» What is needed: Pull out the lines from the line containing "obj.matrix_parent_inverse = Matrix.Identity(4)" through the line containing "# first. A tree", both lines included, and copy them exactly.

» Data shown:

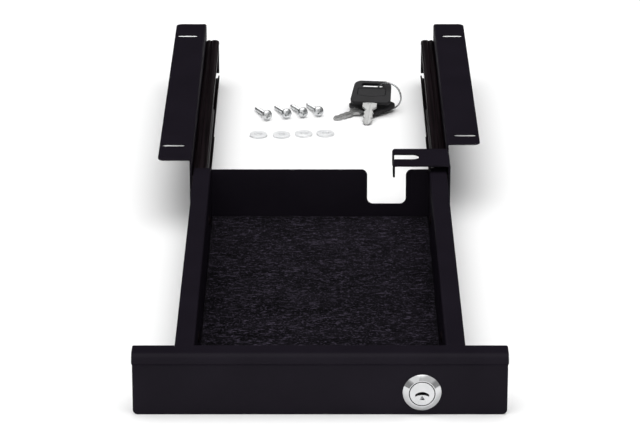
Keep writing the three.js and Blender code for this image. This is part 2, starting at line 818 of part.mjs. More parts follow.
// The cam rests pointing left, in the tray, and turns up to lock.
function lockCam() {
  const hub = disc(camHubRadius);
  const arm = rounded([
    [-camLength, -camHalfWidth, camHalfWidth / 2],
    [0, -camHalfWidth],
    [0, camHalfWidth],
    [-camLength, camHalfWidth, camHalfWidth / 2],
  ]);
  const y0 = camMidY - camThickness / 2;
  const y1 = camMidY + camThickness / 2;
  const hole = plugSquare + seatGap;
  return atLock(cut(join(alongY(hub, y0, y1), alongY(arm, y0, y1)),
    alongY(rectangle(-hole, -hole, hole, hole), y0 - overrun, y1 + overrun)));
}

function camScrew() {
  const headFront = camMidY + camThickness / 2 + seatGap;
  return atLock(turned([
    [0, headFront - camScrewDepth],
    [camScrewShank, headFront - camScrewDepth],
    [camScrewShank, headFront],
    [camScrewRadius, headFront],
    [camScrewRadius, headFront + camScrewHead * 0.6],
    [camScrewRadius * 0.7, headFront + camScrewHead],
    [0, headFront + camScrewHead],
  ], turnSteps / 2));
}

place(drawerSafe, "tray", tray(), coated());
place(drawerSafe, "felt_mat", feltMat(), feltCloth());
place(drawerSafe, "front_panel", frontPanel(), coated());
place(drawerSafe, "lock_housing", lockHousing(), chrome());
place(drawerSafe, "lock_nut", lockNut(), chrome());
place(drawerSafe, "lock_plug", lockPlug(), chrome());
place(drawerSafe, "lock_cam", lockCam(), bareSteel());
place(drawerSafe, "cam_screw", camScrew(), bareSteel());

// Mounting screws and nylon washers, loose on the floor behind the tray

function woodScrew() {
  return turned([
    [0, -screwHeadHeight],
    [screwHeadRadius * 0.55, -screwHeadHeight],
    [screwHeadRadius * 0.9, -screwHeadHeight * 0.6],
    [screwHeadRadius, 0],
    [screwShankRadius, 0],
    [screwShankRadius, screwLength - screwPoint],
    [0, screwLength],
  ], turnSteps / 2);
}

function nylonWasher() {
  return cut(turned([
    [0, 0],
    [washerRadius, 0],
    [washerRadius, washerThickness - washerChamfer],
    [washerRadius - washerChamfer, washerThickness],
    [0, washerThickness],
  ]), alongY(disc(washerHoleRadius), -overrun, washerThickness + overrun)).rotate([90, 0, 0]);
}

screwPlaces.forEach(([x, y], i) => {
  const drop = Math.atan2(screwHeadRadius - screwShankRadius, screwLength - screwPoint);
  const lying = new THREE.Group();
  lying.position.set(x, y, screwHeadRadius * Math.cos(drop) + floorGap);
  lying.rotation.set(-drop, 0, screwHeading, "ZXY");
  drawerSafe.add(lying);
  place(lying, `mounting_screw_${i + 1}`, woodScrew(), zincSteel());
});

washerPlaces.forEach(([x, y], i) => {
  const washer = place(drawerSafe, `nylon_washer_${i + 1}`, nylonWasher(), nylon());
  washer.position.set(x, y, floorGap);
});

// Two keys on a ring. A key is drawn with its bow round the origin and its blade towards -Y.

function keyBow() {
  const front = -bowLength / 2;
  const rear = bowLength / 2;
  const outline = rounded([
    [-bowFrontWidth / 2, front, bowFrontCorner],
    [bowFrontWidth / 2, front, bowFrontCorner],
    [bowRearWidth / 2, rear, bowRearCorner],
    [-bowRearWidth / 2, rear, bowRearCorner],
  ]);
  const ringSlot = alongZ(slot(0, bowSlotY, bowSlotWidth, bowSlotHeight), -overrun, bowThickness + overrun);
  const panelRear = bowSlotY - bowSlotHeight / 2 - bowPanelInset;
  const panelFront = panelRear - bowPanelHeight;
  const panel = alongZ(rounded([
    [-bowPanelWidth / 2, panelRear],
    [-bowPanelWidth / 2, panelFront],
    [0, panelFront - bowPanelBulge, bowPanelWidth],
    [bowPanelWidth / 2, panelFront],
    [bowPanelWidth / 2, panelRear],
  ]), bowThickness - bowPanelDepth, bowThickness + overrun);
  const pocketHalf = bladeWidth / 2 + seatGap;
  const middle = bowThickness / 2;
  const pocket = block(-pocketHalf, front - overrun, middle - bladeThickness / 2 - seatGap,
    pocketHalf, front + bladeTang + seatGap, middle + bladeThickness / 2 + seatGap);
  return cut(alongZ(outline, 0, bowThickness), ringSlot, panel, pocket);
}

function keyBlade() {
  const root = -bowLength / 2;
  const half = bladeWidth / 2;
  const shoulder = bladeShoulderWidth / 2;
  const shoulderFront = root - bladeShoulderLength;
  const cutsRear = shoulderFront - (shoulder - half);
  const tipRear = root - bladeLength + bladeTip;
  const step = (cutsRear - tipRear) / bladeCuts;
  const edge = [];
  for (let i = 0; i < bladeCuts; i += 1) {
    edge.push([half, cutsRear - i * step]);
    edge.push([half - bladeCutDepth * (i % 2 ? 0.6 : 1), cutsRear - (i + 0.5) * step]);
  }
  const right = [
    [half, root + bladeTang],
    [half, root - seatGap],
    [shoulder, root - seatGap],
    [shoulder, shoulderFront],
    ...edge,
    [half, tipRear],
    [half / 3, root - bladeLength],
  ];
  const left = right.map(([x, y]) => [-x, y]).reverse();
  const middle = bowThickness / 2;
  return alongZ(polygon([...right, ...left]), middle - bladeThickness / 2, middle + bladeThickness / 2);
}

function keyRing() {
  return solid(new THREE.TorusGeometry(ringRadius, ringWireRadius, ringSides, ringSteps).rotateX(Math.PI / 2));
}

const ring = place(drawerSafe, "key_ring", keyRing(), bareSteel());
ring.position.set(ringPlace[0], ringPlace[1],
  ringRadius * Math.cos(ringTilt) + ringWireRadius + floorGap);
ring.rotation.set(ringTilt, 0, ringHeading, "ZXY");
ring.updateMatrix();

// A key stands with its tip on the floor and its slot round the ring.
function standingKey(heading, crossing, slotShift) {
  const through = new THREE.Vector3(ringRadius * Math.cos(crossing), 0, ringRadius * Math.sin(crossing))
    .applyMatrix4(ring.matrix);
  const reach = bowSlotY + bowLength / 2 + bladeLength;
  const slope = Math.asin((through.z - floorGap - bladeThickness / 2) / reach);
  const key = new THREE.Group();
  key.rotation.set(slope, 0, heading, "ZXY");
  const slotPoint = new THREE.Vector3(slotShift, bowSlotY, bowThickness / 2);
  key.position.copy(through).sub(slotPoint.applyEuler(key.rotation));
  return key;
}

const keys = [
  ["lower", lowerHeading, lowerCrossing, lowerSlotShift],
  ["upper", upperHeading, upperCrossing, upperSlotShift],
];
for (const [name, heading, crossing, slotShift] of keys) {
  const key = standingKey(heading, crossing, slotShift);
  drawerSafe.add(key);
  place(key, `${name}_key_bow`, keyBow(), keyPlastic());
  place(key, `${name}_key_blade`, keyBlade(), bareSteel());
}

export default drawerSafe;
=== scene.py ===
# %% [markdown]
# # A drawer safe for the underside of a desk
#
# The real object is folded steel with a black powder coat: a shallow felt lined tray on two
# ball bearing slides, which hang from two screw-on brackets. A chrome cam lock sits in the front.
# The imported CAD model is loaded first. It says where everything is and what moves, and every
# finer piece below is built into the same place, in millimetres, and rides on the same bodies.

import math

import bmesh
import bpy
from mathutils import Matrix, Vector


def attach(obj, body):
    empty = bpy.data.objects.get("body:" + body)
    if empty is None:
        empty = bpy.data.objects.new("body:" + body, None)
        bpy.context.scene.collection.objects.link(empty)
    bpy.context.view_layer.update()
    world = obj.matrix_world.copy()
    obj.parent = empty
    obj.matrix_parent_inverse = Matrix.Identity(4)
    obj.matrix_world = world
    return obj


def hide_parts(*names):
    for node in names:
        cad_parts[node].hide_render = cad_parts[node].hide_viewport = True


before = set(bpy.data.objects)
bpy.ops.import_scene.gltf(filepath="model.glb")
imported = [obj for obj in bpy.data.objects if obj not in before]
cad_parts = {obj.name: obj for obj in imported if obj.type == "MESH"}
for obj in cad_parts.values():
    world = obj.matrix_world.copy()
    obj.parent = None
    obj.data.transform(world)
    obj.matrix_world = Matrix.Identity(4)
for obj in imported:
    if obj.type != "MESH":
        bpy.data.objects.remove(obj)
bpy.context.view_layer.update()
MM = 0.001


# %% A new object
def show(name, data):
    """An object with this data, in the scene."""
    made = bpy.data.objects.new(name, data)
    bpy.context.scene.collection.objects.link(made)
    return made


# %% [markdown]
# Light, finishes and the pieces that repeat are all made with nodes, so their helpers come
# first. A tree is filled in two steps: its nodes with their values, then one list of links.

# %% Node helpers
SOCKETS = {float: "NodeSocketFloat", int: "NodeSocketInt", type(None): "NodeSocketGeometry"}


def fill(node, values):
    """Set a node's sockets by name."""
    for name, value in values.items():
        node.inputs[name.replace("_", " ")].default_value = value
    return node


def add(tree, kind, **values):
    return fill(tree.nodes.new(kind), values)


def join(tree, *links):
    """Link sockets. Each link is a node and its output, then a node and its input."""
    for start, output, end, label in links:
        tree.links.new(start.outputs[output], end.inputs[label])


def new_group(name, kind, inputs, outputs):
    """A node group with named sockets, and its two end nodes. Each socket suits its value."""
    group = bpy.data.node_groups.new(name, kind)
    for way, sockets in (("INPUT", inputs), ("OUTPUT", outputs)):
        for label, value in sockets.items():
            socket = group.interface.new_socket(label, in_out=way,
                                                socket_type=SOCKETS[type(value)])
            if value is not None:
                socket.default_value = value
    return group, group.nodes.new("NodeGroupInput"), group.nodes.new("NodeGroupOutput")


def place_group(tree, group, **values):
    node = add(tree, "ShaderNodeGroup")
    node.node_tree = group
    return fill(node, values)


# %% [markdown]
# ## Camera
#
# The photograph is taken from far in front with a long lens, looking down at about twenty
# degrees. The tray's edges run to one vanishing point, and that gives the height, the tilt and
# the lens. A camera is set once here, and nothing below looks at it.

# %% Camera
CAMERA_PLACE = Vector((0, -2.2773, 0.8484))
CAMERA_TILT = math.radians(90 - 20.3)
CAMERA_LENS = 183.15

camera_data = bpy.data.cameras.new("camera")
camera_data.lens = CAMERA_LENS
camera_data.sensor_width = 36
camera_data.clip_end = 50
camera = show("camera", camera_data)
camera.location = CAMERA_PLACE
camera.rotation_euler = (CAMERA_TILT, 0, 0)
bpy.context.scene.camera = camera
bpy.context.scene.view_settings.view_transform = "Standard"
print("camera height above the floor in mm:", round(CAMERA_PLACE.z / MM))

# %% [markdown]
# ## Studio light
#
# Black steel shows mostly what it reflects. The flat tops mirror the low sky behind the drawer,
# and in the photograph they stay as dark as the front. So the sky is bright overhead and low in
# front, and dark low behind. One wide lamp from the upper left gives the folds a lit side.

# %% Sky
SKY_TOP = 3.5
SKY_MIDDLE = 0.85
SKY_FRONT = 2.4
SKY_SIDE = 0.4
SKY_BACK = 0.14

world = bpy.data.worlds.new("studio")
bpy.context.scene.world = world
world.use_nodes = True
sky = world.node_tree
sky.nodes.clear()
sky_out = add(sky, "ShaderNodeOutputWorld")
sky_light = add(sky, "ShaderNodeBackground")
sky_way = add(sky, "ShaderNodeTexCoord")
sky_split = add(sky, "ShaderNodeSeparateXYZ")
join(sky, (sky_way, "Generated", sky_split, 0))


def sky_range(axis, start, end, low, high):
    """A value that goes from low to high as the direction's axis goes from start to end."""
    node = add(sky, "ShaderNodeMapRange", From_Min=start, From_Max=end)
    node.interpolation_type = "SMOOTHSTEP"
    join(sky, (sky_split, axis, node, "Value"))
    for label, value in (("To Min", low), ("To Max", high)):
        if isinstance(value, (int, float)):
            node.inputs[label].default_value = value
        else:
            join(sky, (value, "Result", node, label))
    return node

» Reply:
    obj.matrix_parent_inverse = Matrix.Identity(4)
    obj.matrix_world = world
    return obj


def hide_parts(*names):
    for node in names:
        cad_parts[node].hide_render = cad_parts[node].hide_viewport = True


before = set(bpy.data.objects)
bpy.ops.import_scene.gltf(filepath="model.glb")
imported = [obj for obj in bpy.data.objects if obj not in before]
cad_parts = {obj.name: obj for obj in imported if obj.type == "MESH"}
for obj in cad_parts.values():
    world = obj.matrix_world.copy()
    obj.parent = None
    obj.data.transform(world)
    obj.matrix_world = Matrix.Identity(4)
for obj in imported:
    if obj.type != "MESH":
        bpy.data.objects.remove(obj)
bpy.context.view_layer.update()
MM = 0.001


# %% A new object
def show(name, data):
    """An object with this data, in the scene."""
    made = bpy.data.objects.new(name, data)
    bpy.context.scene.collection.objects.link(made)
    return made


# %% [markdown]
# Light, finishes and the pieces that repeat are all made with nodes, so their helpers come
# first. A tree is filled in two steps: its nodes with their values, then one list of links.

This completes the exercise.